▽

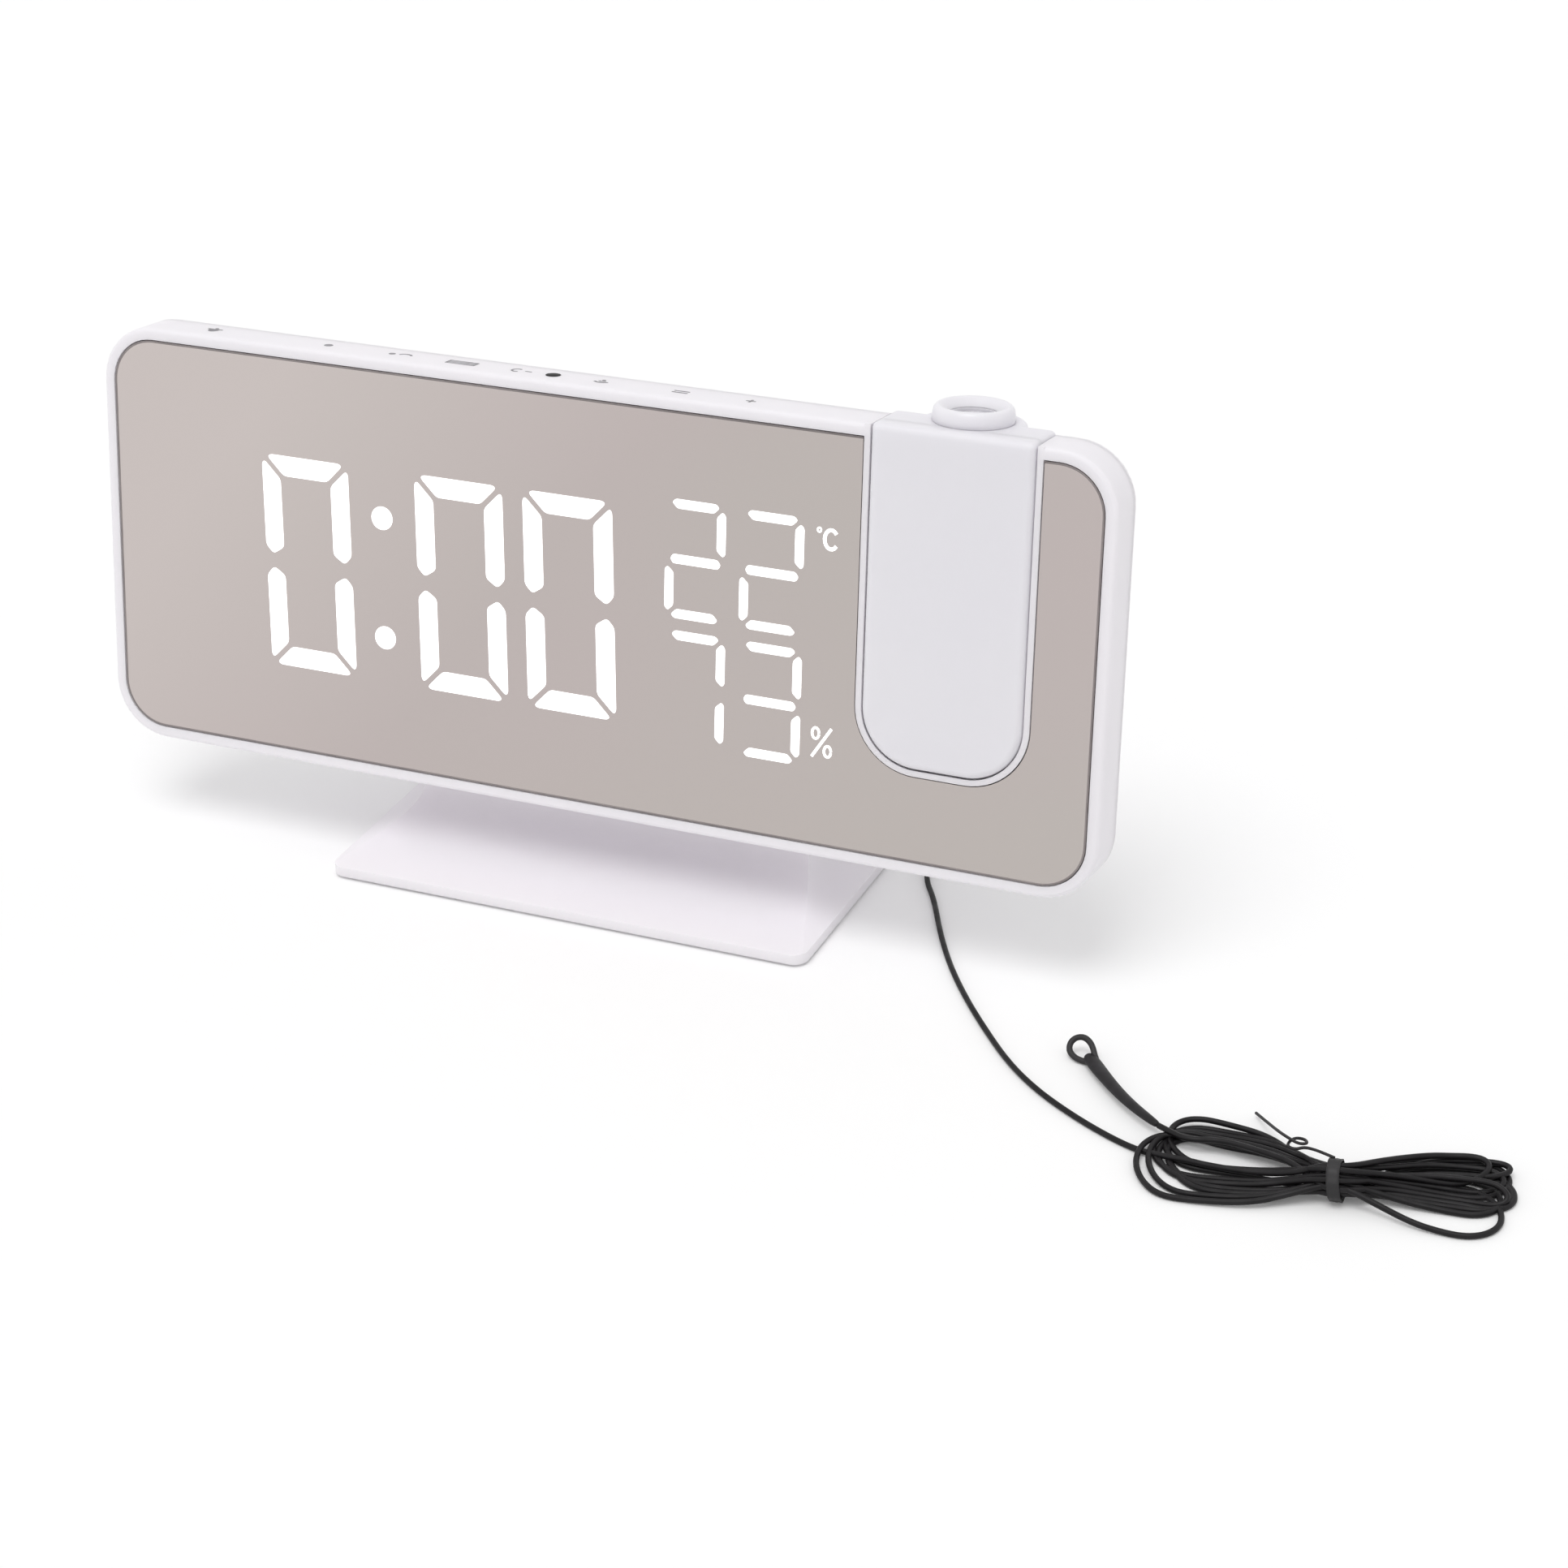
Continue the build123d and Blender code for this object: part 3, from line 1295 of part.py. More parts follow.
with BuildPart() as ballast_plate:
    with Locations((0, neck_y, plate_top + ballast_thickness / 2)):
        Box(ballast_width, ballast_depth, ballast_thickness)
save(ballast_plate, "ballast_plate")

with BuildPart() as base_screws:
    for x in (-base_screw_x, base_screw_x):
        screw_upward(foot_reveal + screw_head_length, base_screw_length, x, neck_y)
save(base_screws, "base_screws")

with BuildPart() as stand_screws:
    for x in (-stand_screw_x, stand_screw_x):
        screw_upward(bulge_low - neck_wall, stand_screw_length, x, neck_top_y)
save(stand_screws, "stand_screws", body_place)

# ---------------------------------------------------------------- antenna
wire_radius = wire_diameter / 2
grommet_face = bulge_right + grommet_flange_length
with BuildPart() as antenna_grommet:
    bore_along_x(bulge_right - cover_wall, cover_wall, grommet_radius, grommet_y, grommet_z)
    bore_along_x(bulge_right, grommet_flange_length, grommet_flange, grommet_y, grommet_z)
    bore_along_x(grommet_face, grommet_nose, grommet_nose_radius, grommet_y, grommet_z)
    bore_along_x(
        bulge_right - cover_wall - grommet_flange_length, grommet_flange_length, grommet_flange,
        grommet_y, grommet_z,
    )
    bore_along_x(grommet_face, grommet_nose, wire_radius, grommet_y, grommet_z, mode=Mode.SUBTRACT)
save(antenna_grommet, "antenna_grommet", body_place)


def bends(points):
    """Largest even bend radius at each inner point of a route."""
    sizes = []
    for before, here, after in zip(points, points[1:], points[2:]):
        inward, outward = Vector(*here) - Vector(*before), Vector(*after) - Vector(*here)
        half_turn = radians(inward.get_angle(outward)) / 2
        sizes.append(bend_share * min(inward.length, outward.length) / tan(half_turn))
    return sizes


def tube(points, radius):
    """Round cord along straight runs joined by tangent arcs, added to the piece being built."""
    with BuildLine() as route:
        FilletPolyline(*points, radius=bends(points))
    way = route.wires()[0]
    with BuildSketch(Plane(origin=way @ 0, z_dir=way % 0)) as section:
        Circle(radius)
    sweep(section.sketch, path=way)
    return way.length


grommet_row_y = body_y + grommet_y * cos(lean_angle) + grommet_z * sin(lean_angle)
grommet_row_z = body_z - grommet_y * sin(lean_angle) + grommet_z * cos(lean_angle)
lead_route = [
    (grommet_face, grommet_row_y, grommet_row_z),
    (lead_bend_x, grommet_row_y, grommet_row_z),
    *lead_drop,
    *[(x, y, wire_radius) for x, y in lead_floor],
    lead_end,
]
print("antenna lead bend radii", [round(size, 1) for size in bends(lead_route)])

with BuildPart() as antenna_lead:
    lead_length = tube(lead_route, wire_radius)
print("antenna lead length", round(lead_length, 1))
save(antenna_lead, "antenna_lead")

hank_turn = radians(hank_angle)
hank_way = Vector(cos(hank_turn), sin(hank_turn), 0)
hank_side = Vector(-sin(hank_turn), cos(hank_turn), 0)
hank_middle = Vector(*hank_tie, 0)


def hank_section(along, side_shift, height):
    """Upright plane across the hank, this far along it from the tie."""
    place = hank_middle + hank_way * along + hank_side * side_shift + Vector(0, 0, height)
    return Plane(origin=place, x_dir=hank_side, z_dir=hank_way)


with BuildPart() as antenna_hank:
    for along, half_wide, tall, side_shift, lift in hank_sections:
        with BuildSketch(hank_section(along, side_shift, lift + tall / 2)):
            Ellipse(half_wide, tall / 2)
    loft(ruled=True)
save(antenna_hank, "antenna_hank")

with BuildPart() as antenna_tail:
    tail_length = tube(tail_route, wire_radius)
print("antenna tail length", round(tail_length, 1))
save(antenna_tail, "antenna_tail")

eyelet_place = Vector(*eyelet_centre)
sleeve_end = Vector(*tail_route[-1])
sleeve_way = (sleeve_end - eyelet_place).normalized()
eyelet_axis = Vector(0, 0, 1).rotate(Axis((0, 0, 0), sleeve_way), eyelet_tilt)
with BuildPart() as antenna_eyelet:
    with BuildSketch(Plane(origin=eyelet_place + sleeve_way * eyelet_outer, z_dir=sleeve_way)):
        Circle(sleeve_start_radius)
    with BuildSketch(Plane(origin=sleeve_end, z_dir=sleeve_way)):
        Circle(sleeve_end_radius)
    loft()
    with BuildSketch(Plane(origin=eyelet_place, x_dir=sleeve_way, z_dir=eyelet_axis)) as eyelet_ring:
        Circle(eyelet_outer)
        Circle(eyelet_hole, mode=Mode.SUBTRACT)
    extrude(eyelet_ring.sketch, amount=eyelet_thickness / 2, both=True)
save(antenna_eyelet, "antenna_eyelet")

with BuildPart() as antenna_tie:
    tie_row = [row for row in hank_sections if abs(row[0]) <= tie_width]
    half_wide, tall, lift = tie_row[0][1], tie_row[0][2], tie_row[0][4]
    with BuildSketch(hank_section(-tie_width / 2, 0, lift + tall / 2)) as wrap:
        Ellipse(half_wide + tie_thickness, tall / 2 + tie_thickness)
        Ellipse(half_wide, tall / 2, mode=Mode.SUBTRACT)
    extrude(wrap.sketch, amount=tie_width)
    tube(tie_tail, tie_tail_radius)
save(antenna_tie, "antenna_tie")
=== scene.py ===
"""Looks of the projection alarm clock: camera, antenna wire, lit digits, marks, materials and light."""
import math

import bmesh
import bpy
from mathutils import Matrix, Vector


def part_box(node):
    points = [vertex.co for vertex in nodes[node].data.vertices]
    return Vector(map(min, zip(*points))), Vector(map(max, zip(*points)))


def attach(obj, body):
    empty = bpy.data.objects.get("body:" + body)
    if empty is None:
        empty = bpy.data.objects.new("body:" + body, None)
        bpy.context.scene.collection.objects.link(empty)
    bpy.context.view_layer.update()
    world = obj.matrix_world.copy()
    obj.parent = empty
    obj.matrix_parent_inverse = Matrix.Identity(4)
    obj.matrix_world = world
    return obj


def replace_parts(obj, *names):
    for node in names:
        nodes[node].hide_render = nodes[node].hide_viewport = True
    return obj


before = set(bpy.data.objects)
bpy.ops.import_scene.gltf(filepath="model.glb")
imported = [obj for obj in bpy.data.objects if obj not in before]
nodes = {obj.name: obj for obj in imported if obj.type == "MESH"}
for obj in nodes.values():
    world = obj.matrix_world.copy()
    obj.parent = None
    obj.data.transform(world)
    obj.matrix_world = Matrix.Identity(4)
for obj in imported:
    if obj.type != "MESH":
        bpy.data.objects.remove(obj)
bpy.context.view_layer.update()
scene = bpy.context.scene

MM = 0.001

# The body's own axes: x to the right, y from the mirror to the rear, z up the leaning face, in millimetres
LEAN = math.radians(9.5)
BODY_MIDDLE = (0, -14.66, 52.99)
BODY = Matrix.Translation(BODY_MIDDLE) @ Matrix.Rotation(-LEAN, 4, "X")
TOP_EDGE = 37.2           # height of the top edge
MARK_LINE = 4.4           # depth of the line on which the marks and the light hole lie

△

EXERCISE> All lines above from the one containing "with BuildSketch(hank_section(-tie_width /" to the one containing "scene = bpy.context.scene" must be repeated exactly, both lines included, and no others.

RESULT>
    with BuildSketch(hank_section(-tie_width / 2, 0, lift + tall / 2)) as wrap:
        Ellipse(half_wide + tie_thickness, tall / 2 + tie_thickness)
        Ellipse(half_wide, tall / 2, mode=Mode.SUBTRACT)
    extrude(wrap.sketch, amount=tie_width)
    tube(tie_tail, tie_tail_radius)
save(antenna_tie, "antenna_tie")
=== scene.py ===
"""Looks of the projection alarm clock: camera, antenna wire, lit digits, marks, materials and light."""
import math

import bmesh
import bpy
from mathutils import Matrix, Vector


def part_box(node):
    points = [vertex.co for vertex in nodes[node].data.vertices]
    return Vector(map(min, zip(*points))), Vector(map(max, zip(*points)))


def attach(obj, body):
    empty = bpy.data.objects.get("body:" + body)
    if empty is None:
        empty = bpy.data.objects.new("body:" + body, None)
        bpy.context.scene.collection.objects.link(empty)
    bpy.context.view_layer.update()
    world = obj.matrix_world.copy()
    obj.parent = empty
    obj.matrix_parent_inverse = Matrix.Identity(4)
    obj.matrix_world = world
    return obj


def replace_parts(obj, *names):
    for node in names:
        nodes[node].hide_render = nodes[node].hide_viewport = True
    return obj


before = set(bpy.data.objects)
bpy.ops.import_scene.gltf(filepath="model.glb")
imported = [obj for obj in bpy.data.objects if obj not in before]
nodes = {obj.name: obj for obj in imported if obj.type == "MESH"}
for obj in nodes.values():
    world = obj.matrix_world.copy()
    obj.parent = None
    obj.data.transform(world)
    obj.matrix_world = Matrix.Identity(4)
for obj in imported:
    if obj.type != "MESH":
        bpy.data.objects.remove(obj)
bpy.context.view_layer.update()
scene = bpy.context.scene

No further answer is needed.